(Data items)
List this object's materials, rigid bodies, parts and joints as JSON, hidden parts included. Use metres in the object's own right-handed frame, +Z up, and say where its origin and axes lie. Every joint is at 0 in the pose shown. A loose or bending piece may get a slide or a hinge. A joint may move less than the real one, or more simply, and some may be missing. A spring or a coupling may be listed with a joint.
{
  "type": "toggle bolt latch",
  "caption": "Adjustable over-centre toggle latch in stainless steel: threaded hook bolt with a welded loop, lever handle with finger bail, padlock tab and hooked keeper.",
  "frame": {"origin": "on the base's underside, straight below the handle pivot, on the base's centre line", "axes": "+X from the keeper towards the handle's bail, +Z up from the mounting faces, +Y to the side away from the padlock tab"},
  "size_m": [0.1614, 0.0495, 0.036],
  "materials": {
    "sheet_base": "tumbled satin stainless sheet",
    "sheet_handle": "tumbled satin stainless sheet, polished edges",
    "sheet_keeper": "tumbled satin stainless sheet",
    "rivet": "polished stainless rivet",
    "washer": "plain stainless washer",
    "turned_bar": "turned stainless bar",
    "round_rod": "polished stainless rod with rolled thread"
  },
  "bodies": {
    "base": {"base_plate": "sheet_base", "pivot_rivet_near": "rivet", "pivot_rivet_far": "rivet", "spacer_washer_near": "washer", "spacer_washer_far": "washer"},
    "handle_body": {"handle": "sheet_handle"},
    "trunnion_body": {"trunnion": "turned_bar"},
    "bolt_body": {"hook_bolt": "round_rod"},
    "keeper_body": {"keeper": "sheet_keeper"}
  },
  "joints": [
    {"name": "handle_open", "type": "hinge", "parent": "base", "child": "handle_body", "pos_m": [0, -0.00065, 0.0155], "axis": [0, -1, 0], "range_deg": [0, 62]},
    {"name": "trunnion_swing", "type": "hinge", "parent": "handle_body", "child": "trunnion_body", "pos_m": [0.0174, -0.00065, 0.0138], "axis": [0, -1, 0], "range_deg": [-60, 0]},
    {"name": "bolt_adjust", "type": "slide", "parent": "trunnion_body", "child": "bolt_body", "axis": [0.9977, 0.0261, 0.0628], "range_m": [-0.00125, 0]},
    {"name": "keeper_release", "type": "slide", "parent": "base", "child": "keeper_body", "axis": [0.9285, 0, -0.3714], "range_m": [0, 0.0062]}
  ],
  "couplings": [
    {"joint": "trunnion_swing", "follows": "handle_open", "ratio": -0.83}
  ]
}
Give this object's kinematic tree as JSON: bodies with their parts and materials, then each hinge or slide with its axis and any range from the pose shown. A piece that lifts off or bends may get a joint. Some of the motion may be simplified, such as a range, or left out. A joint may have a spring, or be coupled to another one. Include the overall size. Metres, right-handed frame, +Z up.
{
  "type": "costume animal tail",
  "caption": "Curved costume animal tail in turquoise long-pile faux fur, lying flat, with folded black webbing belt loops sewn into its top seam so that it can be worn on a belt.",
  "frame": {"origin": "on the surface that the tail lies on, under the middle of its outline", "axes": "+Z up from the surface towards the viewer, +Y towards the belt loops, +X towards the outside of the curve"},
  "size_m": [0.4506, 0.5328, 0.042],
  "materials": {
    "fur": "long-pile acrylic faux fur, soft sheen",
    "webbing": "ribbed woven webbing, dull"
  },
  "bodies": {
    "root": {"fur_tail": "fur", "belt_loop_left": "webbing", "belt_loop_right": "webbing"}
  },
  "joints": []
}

- Task instructions
Make an exact copy of every entry.

- Reply to the task
List this object's materials, rigid bodies, parts and joints as JSON, hidden parts included. Use metres in the object's own right-handed frame, +Z up, and say where its origin and axes lie. Every joint is at 0 in the pose shown. A loose or bending piece may get a slide or a hinge. A joint may move less than the real one, or more simply, and some may be missing. A spring or a coupling may be listed with a joint.
{
  "type": "toggle bolt latch",
  "caption": "Adjustable over-centre toggle latch in stainless steel: threaded hook bolt with a welded loop, lever handle with finger bail, padlock tab and hooked keeper.",
  "frame": {"origin": "on the base's underside, straight below the handle pivot, on the base's centre line", "axes": "+X from the keeper towards the handle's bail, +Z up from the mounting faces, +Y to the side away from the padlock tab"},
  "size_m": [0.1614, 0.0495, 0.036],
  "materials": {
    "sheet_base": "tumbled satin stainless sheet",
    "sheet_handle": "tumbled satin stainless sheet, polished edges",
    "sheet_keeper": "tumbled satin stainless sheet",
    "rivet": "polished stainless rivet",
    "washer": "plain stainless washer",
    "turned_bar": "turned stainless bar",
    "round_rod": "polished stainless rod with rolled thread"
  },
  "bodies": {
    "base": {"base_plate": "sheet_base", "pivot_rivet_near": "rivet", "pivot_rivet_far": "rivet", "spacer_washer_near": "washer", "spacer_washer_far": "washer"},
    "handle_body": {"handle": "sheet_handle"},
    "trunnion_body": {"trunnion": "turned_bar"},
    "bolt_body": {"hook_bolt": "round_rod"},
    "keeper_body": {"keeper": "sheet_keeper"}
  },
  "joints": [
    {"name": "handle_open", "type": "hinge", "parent": "base", "child": "handle_body", "pos_m": [0, -0.00065, 0.0155], "axis": [0, -1, 0], "range_deg": [0, 62]},
    {"name": "trunnion_swing", "type": "hinge", "parent": "handle_body", "child": "trunnion_body", "pos_m": [0.0174, -0.00065, 0.0138], "axis": [0, -1, 0], "range_deg": [-60, 0]},
    {"name": "bolt_adjust", "type": "slide", "parent": "trunnion_body", "child": "bolt_body", "axis": [0.9977, 0.0261, 0.0628], "range_m": [-0.00125, 0]},
    {"name": "keeper_release", "type": "slide", "parent": "base", "child": "keeper_body", "axis": [0.9285, 0, -0.3714], "range_m": [0, 0.0062]}
  ],
  "couplings": [
    {"joint": "trunnion_swing", "follows": "handle_open", "ratio": -0.83}
  ]
}
Give this object's kinematic tree as JSON: bodies with their parts and materials, then each hinge or slide with its axis and any range from the pose shown. A piece that lifts off or bends may get a joint. Some of the motion may be simplified, such as a range, or left out. A joint may have a spring, or be coupled to another one. Include the overall size. Metres, right-handed frame, +Z up.
{
  "type": "costume animal tail",
  "caption": "Curved costume animal tail in turquoise long-pile faux fur, lying flat, with folded black webbing belt loops sewn into its top seam so that it can be worn on a belt.",
  "frame": {"origin": "on the surface that the tail lies on, under the middle of its outline", "axes": "+Z up from the surface towards the viewer, +Y towards the belt loops, +X towards the outside of the curve"},
  "size_m": [0.4506, 0.5328, 0.042],
  "materials": {
    "fur": "long-pile acrylic faux fur, soft sheen",
    "webbing": "ribbed woven webbing, dull"
  },
  "bodies": {
    "root": {"fur_tail": "fur", "belt_loop_left": "webbing", "belt_loop_right": "webbing"}
  },
  "joints": []
}